Reading with your child is vital.

Research shows that it is the single most important thing you can do to help your child's education. It is best to read little and often, so try to put aside some time for it every day.

Think of ways to make reading fun - you want your child to learn how pleasurable books can be. If you are both enjoying talking about the content of a particular page, linger over it for as long as you like.

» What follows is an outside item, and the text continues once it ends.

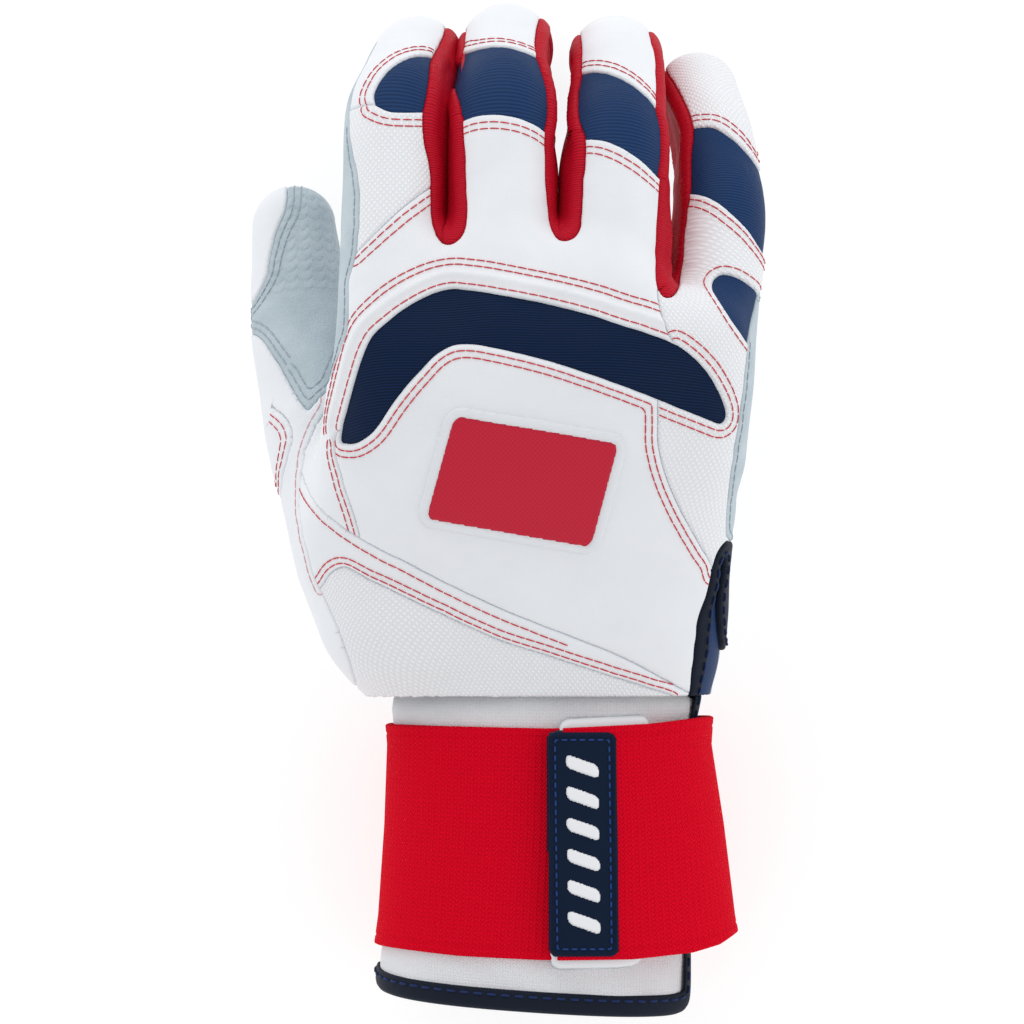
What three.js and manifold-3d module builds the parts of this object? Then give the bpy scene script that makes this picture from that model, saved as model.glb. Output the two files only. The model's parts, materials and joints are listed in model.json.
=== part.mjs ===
// A batting glove for the right hand, lying palm down with its fingers curled.
// X runs across the hand towards the little finger, Y towards the fingertips, Z up.
// The glove is a hollow skin of sewn panels. The skin is made once, as the space between
// an outer and an inner form of the hand, and the seams then cut it into its panels.
import * as THREE from 'three';
import { mergeVertices } from 'three/addons/utils/BufferGeometryUtils.js';
import Module from 'manifold-3d';

const wasm = await Module();
wasm.setup();

// Driving dimensions, in millimetres
const gloveLength = 228;
const gloveWidth = 116;
const skinThickness = 1.8;
const seamGap = 0.3;
const overrun = 4;
const badgeThickness = 1.4;

// The back of the hand, from the wrist to the knuckles. Each row is the place along the
// glove, the middle across it and the half breadth, as shares of the length and the width.
const handShares = [
  [-0.181, 0.049, 0.320],
  [-0.145, 0.045, 0.354],
  [-0.105, 0.043, 0.383],
  [-0.056, 0.032, 0.403],
  [-0.007, 0.026, 0.417],
  [0.042, 0.036, 0.415],
  [0.092, 0.049, 0.409],
  [0.131, 0.061, 0.405],
  [0.171, 0.074, 0.400],
  [0.197, 0.081, 0.370],
  [0.212, 0.081, 0.300],
];
// The height of the middle of the hand at those places, and its half depth
const knuckleHeight = 61;
const knuckleHalfDepth = 17;
const handHeightShares = [0.46, 0.49, 0.54, 0.61, 0.70, 0.79, 0.87, 0.94, 0.985, 0.99, 0.97];
const handDepthShares = [1.34, 1.38, 1.41, 1.38, 1.34, 1.26, 1.16, 1.06, 0.98, 0.84, 0.55];
const handRoundness = 2.5;

// The fingers. Root is the bone centre of the knuckle, as shares of the glove's width and
// length and of the knuckle height. Slopes are below the horizontal, turns are to the right.
const fingers = {
  index: {
    rootShares: [-0.230, 0.178, 0.975],
    boneLengths: [50.5, 28, 12],
    slopes: [15, 62, 84],
    turns: [1.1, 4, 4],
    radii: [13.4, 11.3, 10.3, 9.2],
  },
  middle: {
    rootShares: [-0.022, 0.194, 1],
    boneLengths: [47, 29, 13.3],
    slopes: [15, 62, 85],
    turns: [0.9, 1.5, 1.5],
    radii: [13.4, 11.6, 10.6, 9.4],
  },
  ring: {
    rootShares: [0.181, 0.177, 0.98],
    boneLengths: [43.5, 28, 17],
    slopes: [15, 53, 78],
    turns: [3.4, -1.4, -1.4],
    radii: [13.1, 11.5, 10.3, 9.2],
  },
  little: {
    rootShares: [0.375, 0.126, 0.9],
    boneLengths: [42.5, 22, 19.2],
    slopes: [20, 39, 70],
    turns: [7, -7, -9],
    radii: [11.8, 9.4, 8.8, 8.2],
  },
};
const thumb = {
  rootShares: [-0.274, -0.036, 0.525],
  boneLengths: [27.9, 26.6, 25.6],
  slopes: [16.7, 18.6, 16.4],
  turns: [-22.7, -10.8, -2],
  radii: [18.5, 12.3, 10.6, 8.6],
};
const fingerBend = 9;
const thumbBend = 6;

// The stretch zones round each finger joint: half their length along the bone, and how far
// their borders lean, which makes them short on the back and long on the palm side
const fingerZoneHalf = 8.5;
const fingerZoneLean = 4.5;
const thumbZoneHalf = 7;
// The palm crease under the knuckles: half its length, and its place and direction
const palmCreaseHalf = 10.3;
const knuckleAxisShares = [[-0.230, 0.174], [0.365, 0.138]];

// The angles round a finger, from its back, at which the panels end
const backPanelAngle = 52;
const sidePanelAngle = 128;
const tipTuck = 1.6;
const sidePanelTipShare = 0.2;
const toolReachShare = 1.5;
const boneSteps = 240;

// The wrist: the knitted cuff, from its hem at the hand to its bound edge
const cuffRows = [
  [-0.1835, 0.047, 0.312],
  [-0.230, 0.058, 0.306],
  [-0.310, 0.052, 0.302],
  [-0.400, 0.045, 0.303],
  [-0.440, 0.042, 0.308],
  [-0.474, 0.042, 0.312],
];
const cuffHeight = 25.4;
const cuffHalfDepth = 23.4;
const cuffRoundness = 2.3;
const cuffTilt = 3;
const bindingWidth = 4.6;
const bindingThickness = 1.3;

// The elastic strap and its tab
const strapWidth = 50.8;
const strapThickness = 1.7;
const strapTopShare = -0.2115;
const padThickness = 0.8;
const padOverhang = 2.6;
const tabThickness = 1.9;
const strapFlareTop = 1.2;
const strapFlareBottom = 9.2;
const wrapStartAngle = 38;
const wrapLiftAngle = 300;
const wrapTopAngle = 345;
const strapEdgeAngle = 354;
const strapFoldShare = 0.292;
const tabShares = [0.072, 0.2065];
const padShares = [0.070, 0.250];

// Seam lines on the back of the glove, as shares of its width and length
const dorsalShares = [
  [-0.262, 0.53], [-0.282, 0.407], [-0.292, 0.308], [-0.293, 0.251], [-0.313, 0.210],
  [-0.352, 0.166], [-0.410, 0.111], [-0.530, 0.072], [-0.530, -0.204], [0.429, -0.204],
  [0.433, -0.105], [0.435, -0.046], [0.437, 0.013], [0.443, 0.062], [0.448, 0.111],
  [0.456, 0.161], [0.462, 0.210], [0.466, 0.259], [0.462, 0.318], [0.450, 0.377],
  [0.435, 0.53],
];
const bandShares = [
  [-0.550, 0.069], [-0.297, 0.069], [-0.268, 0.079], [-0.230, 0.107], [-0.183, 0.134],
  [-0.144, 0.154], [-0.115, 0.163], [-0.077, 0.165], [0.026, 0.154], [0.140, 0.135],
  [0.243, 0.115], [0.305, 0.104], [0.408, 0.084], [0.520, 0.072], [0.520, 0.109],
  [0.414, 0.111], [0.396, 0.122], [0.367, 0.143], [0.311, 0.167], [0.282, 0.171],
  [0.140, 0.194], [0.026, 0.208], [-0.030, 0.213], [-0.121, 0.219], [-0.150, 0.215],
  [-0.201, 0.200], [-0.268, 0.171], [-0.297, 0.138], [-0.550, 0.138],
];
const handSideShares = [
  [-0.550, 0.103], [-0.313, 0.103], [-0.216, 0.166], [-0.119, 0.190], [0.026, 0.180],
  [0.140, 0.165], [0.268, 0.141], [0.404, 0.100], [0.540, 0.092], [0.540, -0.243],
  [-0.550, -0.243],
];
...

Books are not just about reading the words on the page, they can also present new ideas and topics for you and your child to discuss.

Supporting At Home:

  • Reading at home 3/4 times per week.
  • Practice your sound book.
  • Find phonic sounds in the everyday environment.
  • Find reading opportunities
  • Reading Diary signed by adult.
  • Ask questions to improve comprehension.
  • Opportunities to read in 'real life' contexts.
  • Read to them and with them!
  • Make reading important.
  • Discuss the text with them to encourage interest.

Key Stage 1

Ks1 support

Key Stage 2:

Ks2 support

School Library

A huge thanks to all of you who have supported the PTFA in their fundraising efforts over the past couple of years. This has enabled us, amongst many other things, to refurbish and extend the school library and we are absolutely delighted with it.

It is a place where children can go to enjoy reading, simply looking at books or chatting about a book with a friend.